Exercise task → Can the data below be set down again exactly, line for line?

-- START OF Information shown --

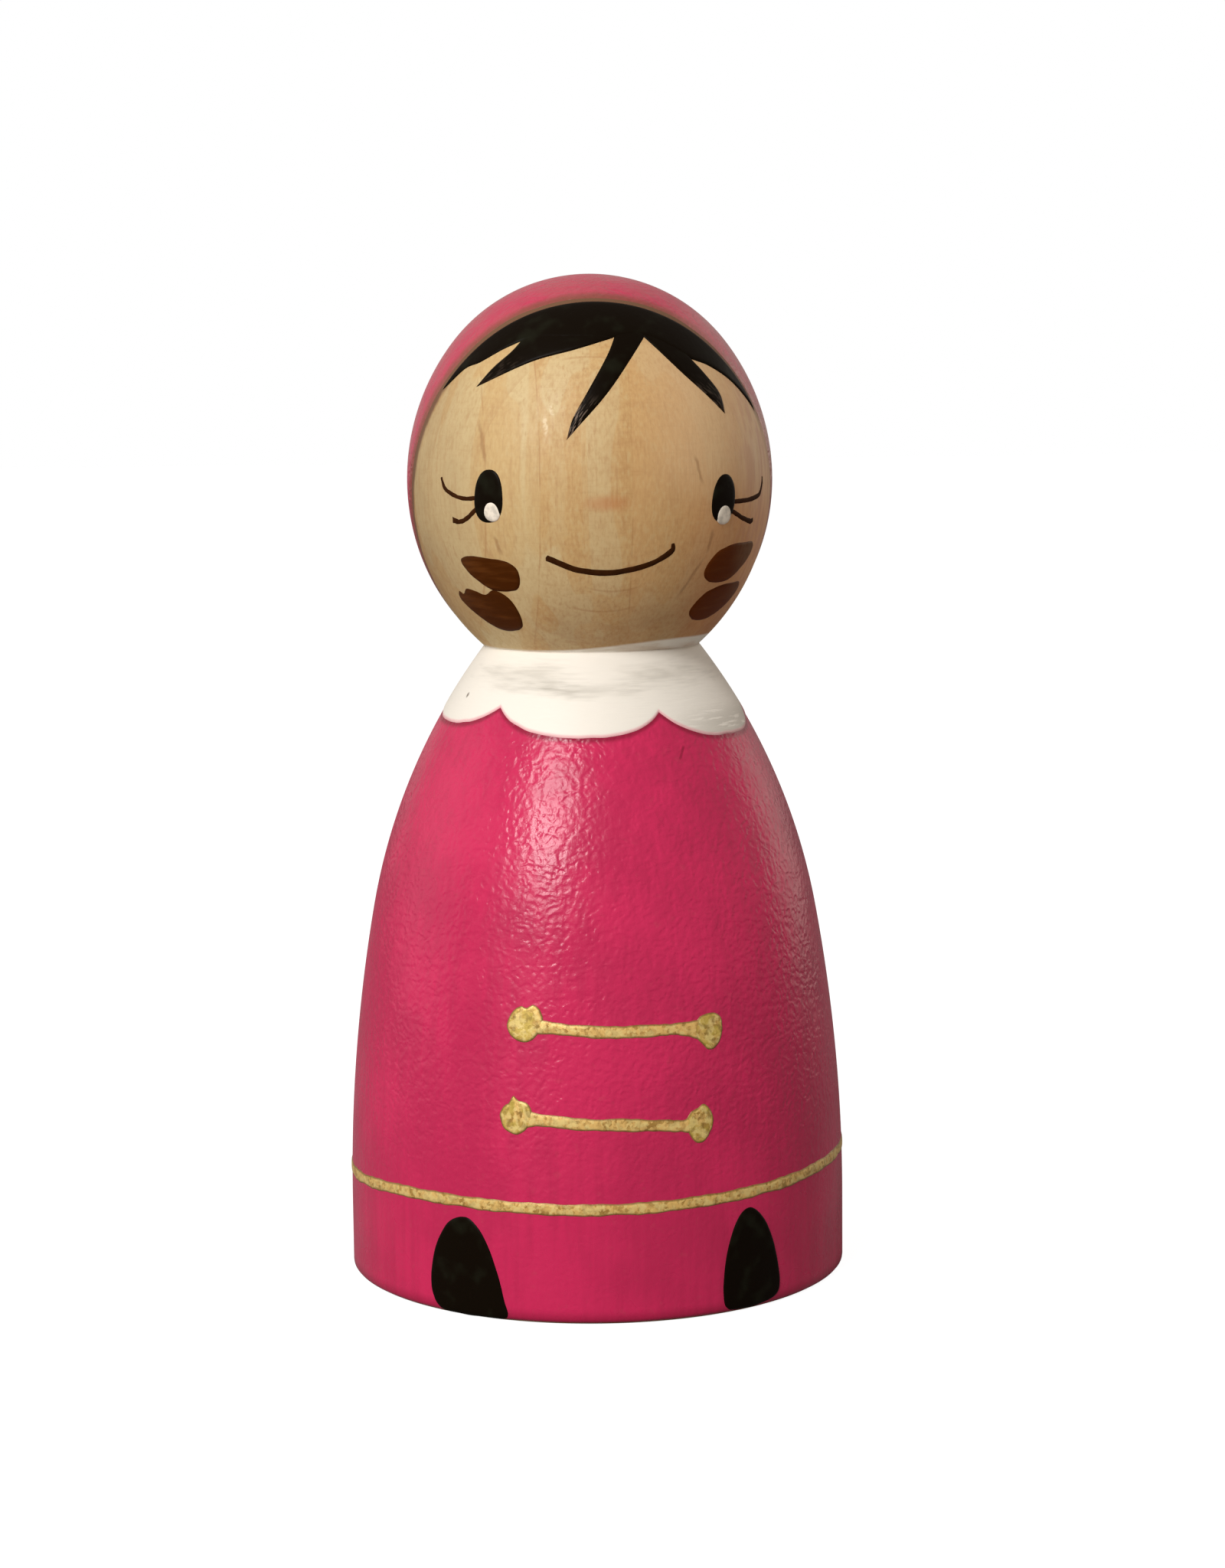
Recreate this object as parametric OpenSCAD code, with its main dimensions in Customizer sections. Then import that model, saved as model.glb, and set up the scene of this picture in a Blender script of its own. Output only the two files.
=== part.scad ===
// Painted wooden peg doll: one turned peg, and each layer of paint on it as a thin solid of its own.
// The peg's axis is Z, its base stands at Z = 0 and the face looks towards -Y.
// Left and right are the viewer's. An azimuth is in degrees round the axis from the middle of the face,
// positive to the right.

/* [Body] */
// Height of the body, from the base to the neck crease
body_height = 50.5; // [40:0.5:62]
// Diameter of the base
base_diameter = 40; // [37.5:0.5:43]
// Diameter of the waist, where the skirt flows into the chest
waist_diameter = 35.6; // [34:0.1:37]
// Diameter at the bottom of the neck crease
neck_diameter = 17; // [13:0.5:21]
// Radius of the broken edge round the base
base_edge = 0.5; // [0.2:0.1:1.2]

/* [Head] */
// Height of the head, from the neck crease to the crown
head_height = 29.5; // [25:0.5:34]
// Diameter of the head at its widest
head_diameter = 29; // [25:0.5:34]

/* [Paint] */
// Thickness of the coat, the collar, the hood and the hair
ground_coat = 0.15; // [0.08:0.01:0.3]
// Thickness of the lines, the marks and the boots
top_coat = 0.12; // [0.06:0.01:0.25]
// Width of the pen line of the smile and the lashes
ink_line = 0.34; // [0.2:0.02:0.6]

/* [Hood and hair] */
// How far the hood's edge stands in front of the axis at the head's widest
hood_front = 2.6; // [0:0.1:5]
// Lean of the hood's edge from upright, in degrees, its top towards the face
hood_lean = 17; // [5:1:25]
// Turn of the hood's edge about the axis, in degrees, its right side further forward
hood_turn = 2.6; // [-5:0.1:5]
// Width of the bare wood left between hood and hair
hood_gap = 0.5; // [0.2:0.05:1]
// Length of the longest lock below the hairline
fringe_length = 8; // [5:0.5:10]

/* [Face] */
// Width of an eye
eye_width = 2.6; // [1.8:0.1:3.4]
// Height of an eye
eye_height = 3.85; // [2.8:0.05:4.8]
// Width of the white glint in an eye
glint_width = 1.45; // [0.8:0.05:1.8]
// Length of a lash, measured straight
lash_length = 3.6; // [2.4:0.1:4.2]
// Width of the smile
smile_width = 9.6; // [6:0.2:12]
// Depth of the smile below its corners
smile_depth = 1.25; // [0.6:0.05:2]
// Width of a dark mark on the cheek
mark_width = 5.8; // [4:0.1:6.4]
// Height of a dark mark on the cheek
mark_height = 2.8; // [2:0.05:3.2]
// Room between the upper and the lower mark on the left cheek
left_mark_gap = 0.06; // [0.04:0.01:0.4]
// Room between the upper and the lower mark on the right cheek
right_mark_gap = 0.2; // [0.04:0.01:0.4]

/* [Collar] */
// Drop of the collar's lobes below the neck crease
collar_drop = 6.25; // [5:0.05:8]
// Depth of the scallops, from lobe to cusp
scallop_depth = 1.8; // [1:0.1:2.6]
// Tilt of the collar, in degrees, its right side lower
collar_tilt = 2; // [-3:0.5:3]

/* [Coat] */
// Distance between the two knobs of a toggle
toggle_span = 14.1; // [10:0.1:17]
// Width of a toggle's bar
toggle_bar = 1; // [0.6:0.05:1.4]
// Width of a toggle's knob
knob_width = 2.35; // [1.6:0.05:3]
// Height of a toggle's knob
knob_height = 2.75; // [2:0.05:3.6]
// Height of the middle of the hem line above the base
hem_height = 9.15; // [8.9:0.05:11]
// Width of the hem line
hem_width = 0.95; // [0.5:0.05:1.4]
// Tilt of the hem line, in degrees, its right side higher
hem_tilt = 1; // [-2:0.5:2]

/* [Boots] */
// Height of a boot
boot_height = 7.6; // [5:0.1:7.8]
// Width of the left boot
left_boot_width = 7; // [5:0.1:9]
// Width of the right boot
right_boot_width = 5.8; // [5:0.1:9]
// Height of the boots' soles above the base
sole_height = 0.3; // [0.2:0.05:0.5]

/* [Hidden] */
$fn = 240;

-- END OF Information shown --

Response →
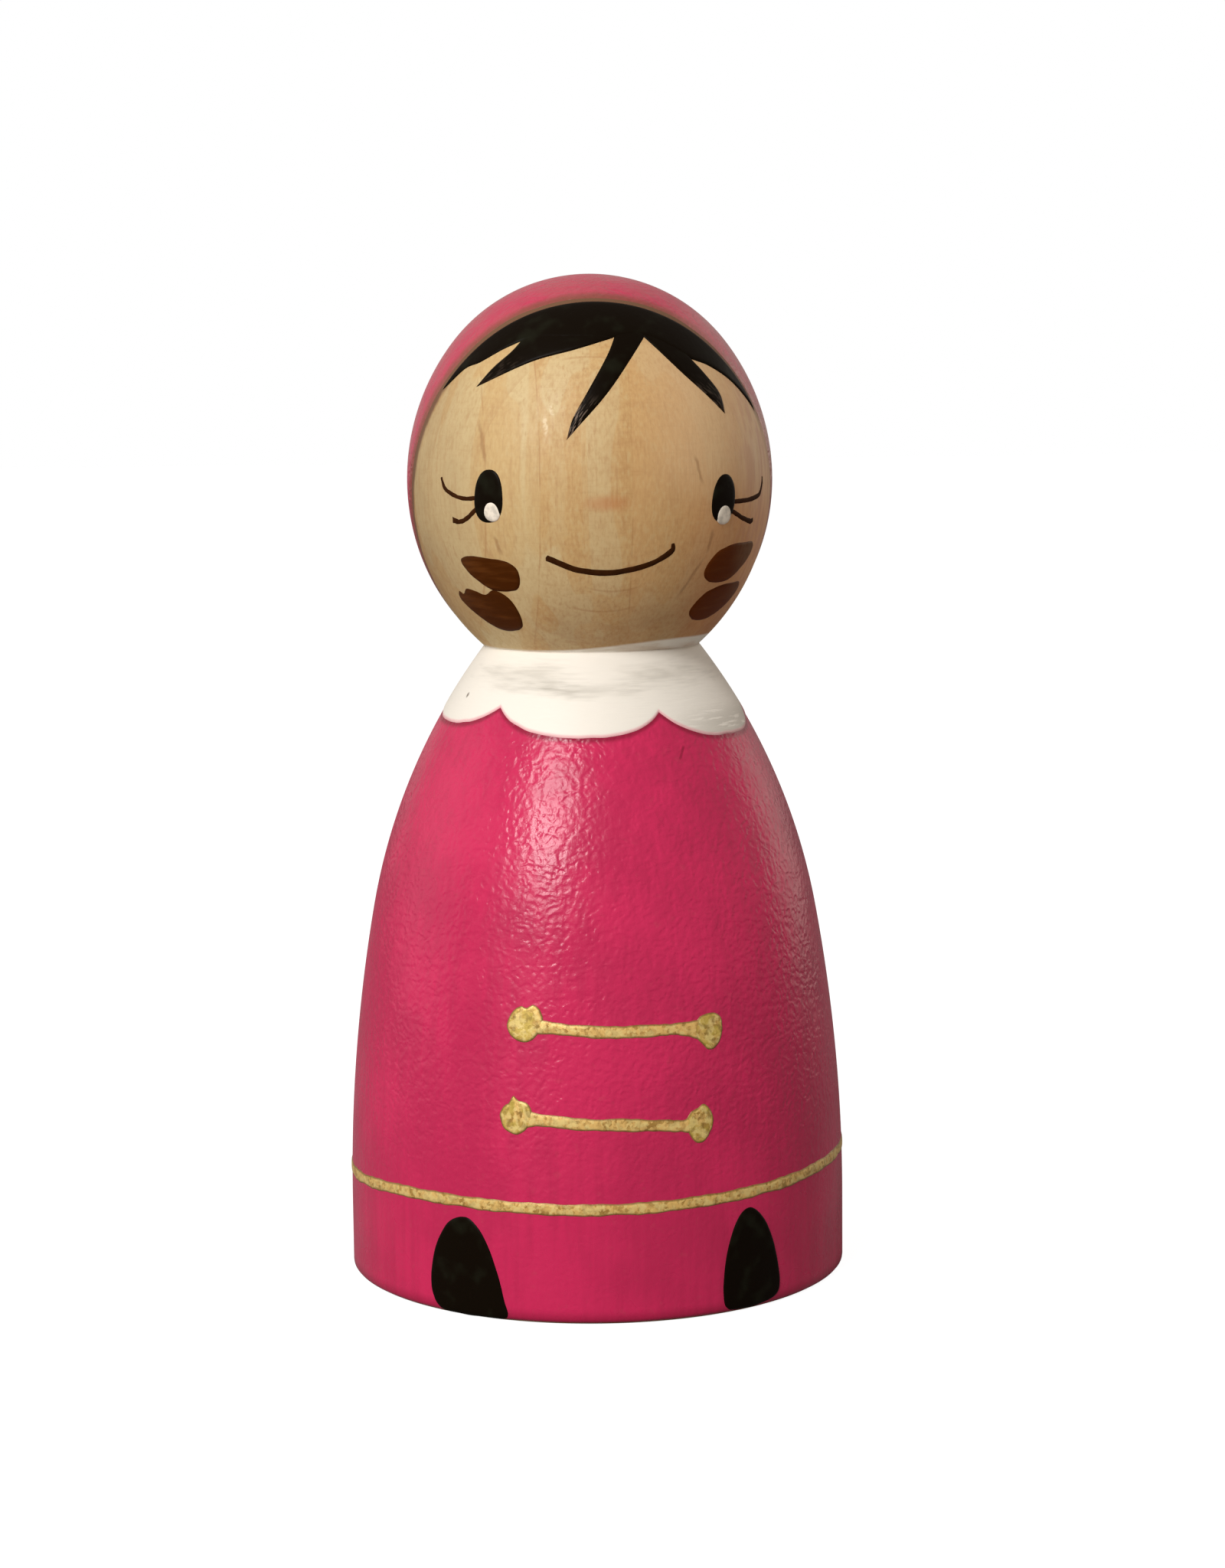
Recreate this object as parametric OpenSCAD code, with its main dimensions in Customizer sections. Then import that model, saved as model.glb, and set up the scene of this picture in a Blender script of its own. Output only the two files.
=== part.scad ===
// Painted wooden peg doll: one turned peg, and each layer of paint on it as a thin solid of its own.
// The peg's axis is Z, its base stands at Z = 0 and the face looks towards -Y.
// Left and right are the viewer's. An azimuth is in degrees round the axis from the middle of the face,
// positive to the right.

/* [Body] */
// Height of the body, from the base to the neck crease
body_height = 50.5; // [40:0.5:62]
// Diameter of the base
base_diameter = 40; // [37.5:0.5:43]
// Diameter of the waist, where the skirt flows into the chest
waist_diameter = 35.6; // [34:0.1:37]
// Diameter at the bottom of the neck crease
neck_diameter = 17; // [13:0.5:21]
// Radius of the broken edge round the base
base_edge = 0.5; // [0.2:0.1:1.2]

/* [Head] */
// Height of the head, from the neck crease to the crown
head_height = 29.5; // [25:0.5:34]
// Diameter of the head at its widest
head_diameter = 29; // [25:0.5:34]

/* [Paint] */
// Thickness of the coat, the collar, the hood and the hair
ground_coat = 0.15; // [0.08:0.01:0.3]
// Thickness of the lines, the marks and the boots
top_coat = 0.12; // [0.06:0.01:0.25]
// Width of the pen line of the smile and the lashes
ink_line = 0.34; // [0.2:0.02:0.6]

/* [Hood and hair] */
// How far the hood's edge stands in front of the axis at the head's widest
hood_front = 2.6; // [0:0.1:5]
// Lean of the hood's edge from upright, in degrees, its top towards the face
hood_lean = 17; // [5:1:25]
// Turn of the hood's edge about the axis, in degrees, its right side further forward
hood_turn = 2.6; // [-5:0.1:5]
// Width of the bare wood left between hood and hair
hood_gap = 0.5; // [0.2:0.05:1]
// Length of the longest lock below the hairline
fringe_length = 8; // [5:0.5:10]

/* [Face] */
// Width of an eye
eye_width = 2.6; // [1.8:0.1:3.4]
// Height of an eye
eye_height = 3.85; // [2.8:0.05:4.8]
// Width of the white glint in an eye
glint_width = 1.45; // [0.8:0.05:1.8]
// Length of a lash, measured straight
lash_length = 3.6; // [2.4:0.1:4.2]
// Width of the smile
smile_width = 9.6; // [6:0.2:12]
// Depth of the smile below its corners
smile_depth = 1.25; // [0.6:0.05:2]
// Width of a dark mark on the cheek
mark_width = 5.8; // [4:0.1:6.4]
// Height of a dark mark on the cheek
mark_height = 2.8; // [2:0.05:3.2]
// Room between the upper and the lower mark on the left cheek
left_mark_gap = 0.06; // [0.04:0.01:0.4]
// Room between the upper and the lower mark on the right cheek
right_mark_gap = 0.2; // [0.04:0.01:0.4]

/* [Collar] */
// Drop of the collar's lobes below the neck crease
collar_drop = 6.25; // [5:0.05:8]
// Depth of the scallops, from lobe to cusp
scallop_depth = 1.8; // [1:0.1:2.6]
// Tilt of the collar, in degrees, its right side lower
collar_tilt = 2; // [-3:0.5:3]

/* [Coat] */
// Distance between the two knobs of a toggle
toggle_span = 14.1; // [10:0.1:17]
// Width of a toggle's bar
toggle_bar = 1; // [0.6:0.05:1.4]
// Width of a toggle's knob
knob_width = 2.35; // [1.6:0.05:3]
// Height of a toggle's knob
knob_height = 2.75; // [2:0.05:3.6]
// Height of the middle of the hem line above the base
hem_height = 9.15; // [8.9:0.05:11]
// Width of the hem line
hem_width = 0.95; // [0.5:0.05:1.4]
// Tilt of the hem line, in degrees, its right side higher
hem_tilt = 1; // [-2:0.5:2]

/* [Boots] */
// Height of a boot
boot_height = 7.6; // [5:0.1:7.8]
// Width of the left boot
left_boot_width = 7; // [5:0.1:9]
// Width of the right boot
right_boot_width = 5.8; // [5:0.1:9]
// Height of the boots' soles above the base
sole_height = 0.3; // [0.2:0.05:0.5]

/* [Hidden] */
$fn = 240;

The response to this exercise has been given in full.